Panama? la mente è a Roma, Milano, Lugano
Dopo questa breve digressione siamo pronti per la tornare da Gian Gaetano Bellavia, che non è molto ottimista sull’azione internazionale contro i paradisi fiscali: «Gli Stati Uniti vogliono che gli altri facciano quello che loro non sono disposti fare. Sono il più grande Stato off shore del pianeta: Delaware, Utah, Nevada… lì si può fare di tutto. È vero che in Svizzera ora è diventato complicato fare certe operazioni, ma si può sempre andare in Albania, Romania o Montenegro, con una valigetta di contanti, o nelle isole della Manica.
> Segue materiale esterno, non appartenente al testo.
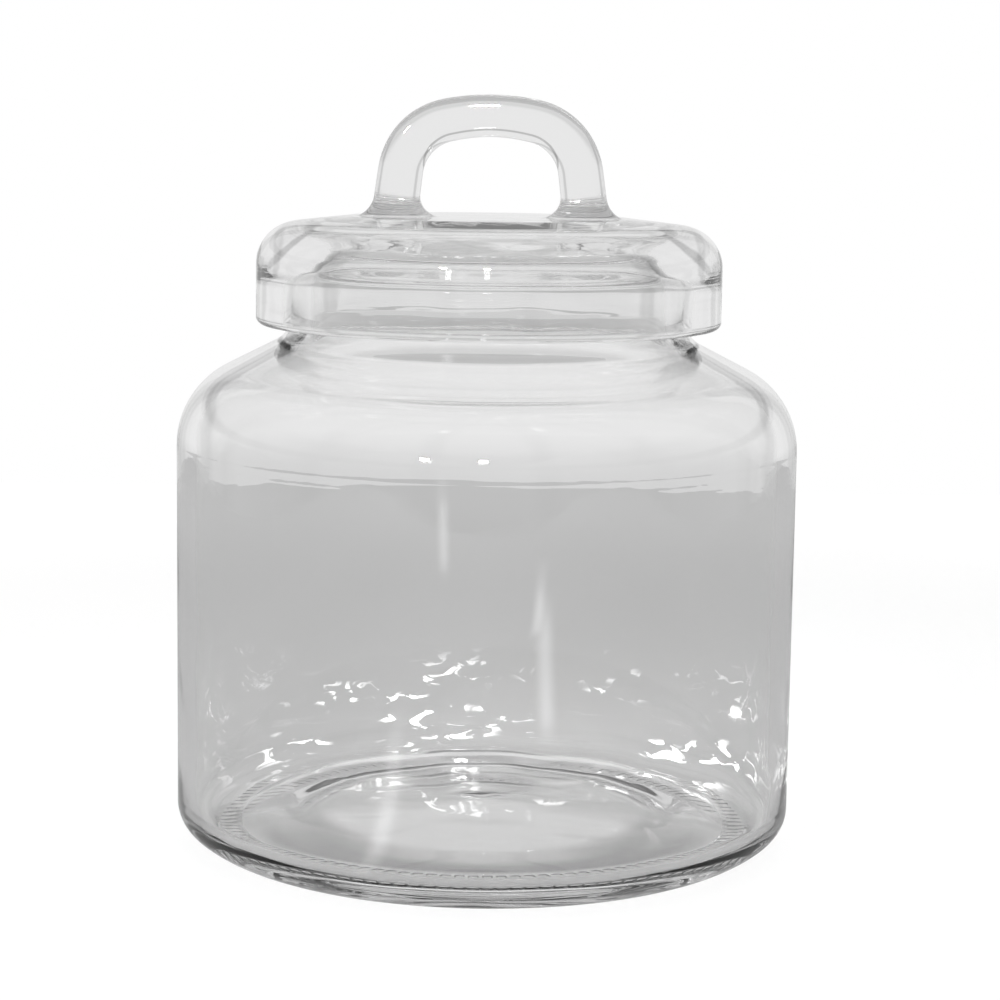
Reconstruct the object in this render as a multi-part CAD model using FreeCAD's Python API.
import FreeCAD, Part
import math
import os

# Glass storage jar with a loose glass lid. Millimetres, +Z up.
# The origin is on the surface the jar stands on, at the middle of its foot.
# The jar and the lid are bodies of revolution about Z. The lid's loop handle
# stands in the XZ plane. Every outline is given as sharp corners (radius from
# the axis, height) with the rounding that each corner takes.

# Jar, outside
BODY_RADIUS = 90.0          # straight wall
FOOT_OUTER = 80.1           # where the heel would meet the ground if it were sharp
FOOT_INNER = 69.5           # inner edge of the ring that the jar stands on
HEEL_HEIGHT = 8.3           # where the heel's slope leaves the wall
HEEL_UPPER_ROUND = 9.0
HEEL_LOWER_ROUND = 23.8
SHOULDER_HEIGHT = 132.9     # where the wall and the shoulder's slope would meet
SHOULDER_ROUND = 25.4
SHOULDER_SLOPE = math.radians(26.9)
NECK_RADIUS = 56.5
NECK_TOP = 173.5
NECK_FOOT_ROUND = 4.0

# Jar, glass thickness and inside
WALL = 5.6
NECK_WALL = 5.5
LIP_ROUND = 2.6
INNER_NECK_ROUND = 15.5
INNER_HEEL_ROUND = 6.0
FLOOR_HEIGHT = 8.5          # inside floor, beside the wall
VALLEY_RADIUS = 74.0        # where the inside floor turns up
VALLEY_ROUND = 12.0
DOME_RADIUS = 62.0          # shoulder of the raised middle of the inside floor
DOME_HEIGHT = 11.5
DOME_ROUND = 30.0
DOME_RISE = 1.5             # further rise from that shoulder to the middle
PUNT_RADIUS = 52.0          # shoulder of the hollow under the foot
PUNT_HEIGHT = 5.0
PUNT_ROUND = 70.0
PUNT_RISE = 2.0
PUNT_EDGE_ROUND = 0.6

# Lid
LID_RADIUS = 67.3
LID_RIM = 152.2             # underside of the lid's skirt
LID_TOP = 183.4             # flat middle that carries the handle
LID_FLAT_RADIUS = 41.0
LID_FALL = 3.0              # the top falls this much out to the skirt
LID_SHOULDER_ROUND = 12.2
LID_SKIRT_WALL = 7.7
LID_CEILING = 176.8
LID_CEILING_ROUND = 4.5
LID_SEAT_FOOT = 160.5       # the hollow narrows from here up to the ceiling and rests on the lip
LID_SEAT_FOOT_ROUND = 20.0
LID_SEAT_TOP_RADIUS = 55.0
LID_RIM_ROUND = 2.2

# Loop handle: the middle line of its bar, and the bar itself
LOOP_RISE = 28.9            # middle of the bar above the lid's flat, at the crown
LOOP_CROWN_ROUND = 58.4
LOOP_CORNER_ROUND = 17.0
LOOP_CORNER_START = math.radians(12.6)  # where the crown's arc ends, from upright
LOOP_LEG_LEAN = math.radians(7.7)
BAR_LEG_WIDTH = 13.0        # across the bar, in the plane of the loop
BAR_CROWN_WIDTH = 12.0
BAR_DEPTH = 12.0            # front to back
BAR_EDGE_ROUND = 3.6
LOOP_FOOT_FLARE = 5.5       # hollow round where the bar spreads into the lid


def vec(x, z):
    """A point of the XZ plane, in which all outlines are drawn."""
    return FreeCAD.Vector(x, 0, z)


def rounded_outline(corners):
    """Closed face in the XZ plane from (radius, height, rounding) corners."""
    edges = []
    ends = []
    count = len(corners)
    for i in range(count):
        r, z, rounding = corners[i]
        here = vec(r, z)
        before = vec(*corners[i - 1][:2]) - here
        after = vec(*corners[(i + 1) % count][:2]) - here
        before.normalize()
        after.normalize()
        if rounding == 0:
            ends.append((here, here))
            continue
        half = before.getAngle(after) / 2
        reach = rounding / math.tan(half)
        inward = before + after
        inward.normalize()
        centre = here + inward * (rounding / math.sin(half))
        start = here + before * reach
        end = here + after * reach
        edges.append(Part.Arc(start, centre - inward * rounding, end).toShape())
        ends.append((start, end))
    for i in range(count):
        leave = ends[i][1]
        arrive = ends[(i + 1) % count][0]
        if leave.distanceToPoint(arrive) > 1e-6:
            edges.append(Part.LineSegment(leave, arrive).toShape())
    wire = Part.Wire(Part.__sortEdges__(edges))
    return Part.Face(wire)


def turned(corners):
    """Body of revolution about Z."""
    face = rounded_outline(corners)
    return face.revolve(FreeCAD.Vector(0, 0, 0), FreeCAD.Vector(0, 0, 1), 360)


def shoulder_line(radius, depth=0.0):
    """Height of the shoulder's slope at a radius, or of a line that depth below it."""
    outside = SHOULDER_HEIGHT + (BODY_RADIUS - radius) * math.tan(SHOULDER_SLOPE)
    return outside - depth / math.cos(SHOULDER_SLOPE)


def make_jar():
    """Pot with a straight wall, a rounded heel, a sloping shoulder and a short neck."""
    inner = BODY_RADIUS - WALL
    mouth = NECK_RADIUS - NECK_WALL
    corners = [
        (0, PUNT_HEIGHT + PUNT_RISE, 0),
        (PUNT_RADIUS, PUNT_HEIGHT, PUNT_ROUND),
        (FOOT_INNER, 0, PUNT_EDGE_ROUND),
        (FOOT_OUTER, 0, HEEL_LOWER_ROUND),
        (BODY_RADIUS, HEEL_HEIGHT, HEEL_UPPER_ROUND),
        (BODY_RADIUS, SHOULDER_HEIGHT, SHOULDER_ROUND),
        (NECK_RADIUS, shoulder_line(NECK_RADIUS), NECK_FOOT_ROUND),
        (NECK_RADIUS, NECK_TOP, LIP_ROUND),
        (mouth, NECK_TOP, LIP_ROUND),
        (mouth, shoulder_line(mouth, WALL), INNER_NECK_ROUND),
        (inner, shoulder_line(inner, WALL), SHOULDER_ROUND - WALL),
        (inner, FLOOR_HEIGHT, INNER_HEEL_ROUND),
        (VALLEY_RADIUS, FLOOR_HEIGHT, VALLEY_ROUND),
        (DOME_RADIUS, DOME_HEIGHT, DOME_ROUND),
        (0, DOME_HEIGHT + DOME_RISE, 0),
    ]
    return turned(corners)


def make_lid_shell():
    """Thick lid whose skirt reaches down round the neck; its ceiling rests on the lip."""
    cavity = LID_RADIUS - LID_SKIRT_WALL
    corners = [
        (0, LID_CEILING, 0),
        (0, LID_TOP, 0),
        (LID_FLAT_RADIUS, LID_TOP, 0),
        (LID_RADIUS, LID_TOP - LID_FALL, LID_SHOULDER_ROUND),
        (LID_RADIUS, LID_RIM, LID_RIM_ROUND),
        (cavity, LID_RIM, LID_RIM_ROUND),
        (cavity, LID_SEAT_FOOT, LID_SEAT_FOOT_ROUND),
        (LID_SEAT_TOP_RADIUS, LID_CEILING, LID_CEILING_ROUND),
    ]
    return turned(corners)


def half_loop_path():
    """Middle line of the bar from the crown down the right leg, as tangent curves."""
    crown_centre = vec(0, LOOP_RISE - LOOP_CROWN_ROUND)
    corner_way = vec(math.sin(LOOP_CORNER_START), math.cos(LOOP_CORNER_START))
    corner_centre = crown_centre + corner_way * (LOOP_CROWN_ROUND - LOOP_CORNER_ROUND)

    def on_crown(angle):
        return crown_centre + vec(math.sin(angle), math.cos(angle)) * LOOP_CROWN_ROUND

    def on_corner(angle):
        return corner_centre + vec(math.sin(angle), math.cos(angle)) * LOOP_CORNER_ROUND

    leg_start_angle = math.pi / 2 - LOOP_LEG_LEAN
    middle = (LOOP_CORNER_START + leg_start_angle) / 2
    leg_start = on_corner(leg_start_angle)
    sunk = 2.0              # the leg ends this far inside the lid's glass
    leg_end = leg_start + vec(math.tan(LOOP_LEG_LEAN), -1) * (leg_start.z + sunk)
    return on_crown, on_corner, middle, leg_start_angle, leg_start, leg_end


def loop_edges():
    """Edges of the whole middle line, from the left leg's foot to the right one's."""
    on_crown, on_corner, middle, leg_angle, leg_start, leg_end = half_loop_path()

    def mirrored(point):
        return vec(-point.x, point.z)

    corner_start = on_crown(LOOP_CORNER_START)
    corner_middle = on_corner(middle)
    return [
        Part.LineSegment(mirrored(leg_end), mirrored(leg_start)).toShape(),
        Part.Arc(mirrored(leg_start), mirrored(corner_middle), mirrored(corner_start)).toShape(),
        Part.Arc(mirrored(corner_start), on_crown(0), corner_start).toShape(),
        Part.Arc(corner_start, corner_middle, leg_start).toShape(),
        Part.LineSegment(leg_start, leg_end).toShape(),
    ]


def bar_section(at, along, width):
    """Rounded rectangle round a point, square to the way the bar runs there."""
    across = FreeCAD.Vector(-along.z, 0, along.x)
    front = FreeCAD.Vector(0, 1, 0)
    flat_w = width / 2 - BAR_EDGE_ROUND
    flat_d = BAR_DEPTH / 2 - BAR_EDGE_ROUND
    cut = math.sqrt(0.5)
    edges = []
    signs = [(1, 1), (-1, 1), (-1, -1), (1, -1)]
    for i, (sw, sd) in enumerate(signs):
        centre = at + across * (sw * flat_w) + front * (sd * flat_d)
        side = across * (sw * BAR_EDGE_ROUND)
        face = front * (sd * BAR_EDGE_ROUND)
        first, last = (side, face) if i % 2 == 0 else (face, side)
        edges.append(Part.Arc(centre + first, centre + (side + face) * cut, centre + last).toShape())
        next_sw, next_sd = signs[(i + 1) % 4]
        next_centre = at + across * (next_sw * flat_w) + front * (next_sd * flat_d)
        shared = face if i % 2 == 0 else side
        edges.append(Part.LineSegment(centre + last, next_centre + shared).toShape())
    return Part.Wire(edges)


def make_loop():
    """Bar swept along the loop, wider at its feet than at the crown."""
    edges = loop_edges()
    left_foot = edges[0].Vertexes[0].Point
    right_foot = edges[-1].Vertexes[-1].Point
    left_way = edges[0].tangentAt(edges[0].FirstParameter)
    right_way = edges[-1].tangentAt(edges[-1].LastParameter)
    sweep = Part.BRepOffsetAPI.MakePipeShell(Part.Wire(edges))
    sweep.setBiNormalMode(FreeCAD.Vector(0, 1, 0))
    sweep.add(bar_section(left_foot, left_way, BAR_LEG_WIDTH))
    sweep.add(bar_section(vec(0, LOOP_RISE), vec(1, 0), BAR_CROWN_WIDTH))
    sweep.add(bar_section(right_foot, right_way, BAR_LEG_WIDTH))
    sweep.build()
    sweep.makeSolid()
    loop = sweep.shape()
    loop.translate(FreeCAD.Vector(0, 0, LID_TOP))
    return loop


def flare_feet(lid):
    """Hollow rounding along the seam between the bar's feet and the lid's flat."""
    seam = []
    for edge in lid.Edges:
        box = edge.BoundBox
        on_flat = abs(box.ZMin - LID_TOP) < 1e-3 and abs(box.ZMax - LID_TOP) < 1e-3
        if on_flat and box.DiagonalLength < 2 * BAR_LEG_WIDTH:
            seam.append(edge)
    return lid.makeFillet(LOOP_FOOT_FLARE, seam)


def make_lid():
    """Lid and loop handle in one piece of glass."""
    lid = make_lid_shell().fuse(make_loop())
    return flare_feet(lid)


def export(shape, name):
    """One closed solid per file."""
    solid = shape.Solids[0]
    print(name, "solids", len(shape.Solids), "valid", solid.isValid(),
          "volume cm3", round(solid.Volume / 1000, 1))
    solid.exportStep(f"parts/{name}.step")


os.makedirs("parts", exist_ok=True)
jar = make_jar()
lid = make_lid()
export(jar, "jar")
export(lid, "lid")
print("height", round(lid.BoundBox.ZMax, 2), "width", round(jar.BoundBox.XLength, 2))
print("jar and lid share mm3", round(jar.common(lid).Volume, 4),
      "gap", round(jar.distToShape(lid)[0], 3))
Una cosa fino a oggi non è stata detta. Quelli dello studio di Panama erano solo dei passacarte. Le istruzioni sul da farsi arrivavano dai grandi specialisti di Milano, Roma o Lugano: commercialisti, avvocati d’affari, alti funzionari degli istituti bancari che sapevano dove mettere le mani, e cosa fare».
Arrivati a questo punto, siamo pronti per la terza e ultima lezione dell’esperto Bellavia. Che è brevissima, e piuttosto sconfortante: «Tenga bene a mente una cosa. Non si registrano società off shore se non si ha in mente qualcosa di poco pulito. Non c’è nessun altro motivo sensato per farlo».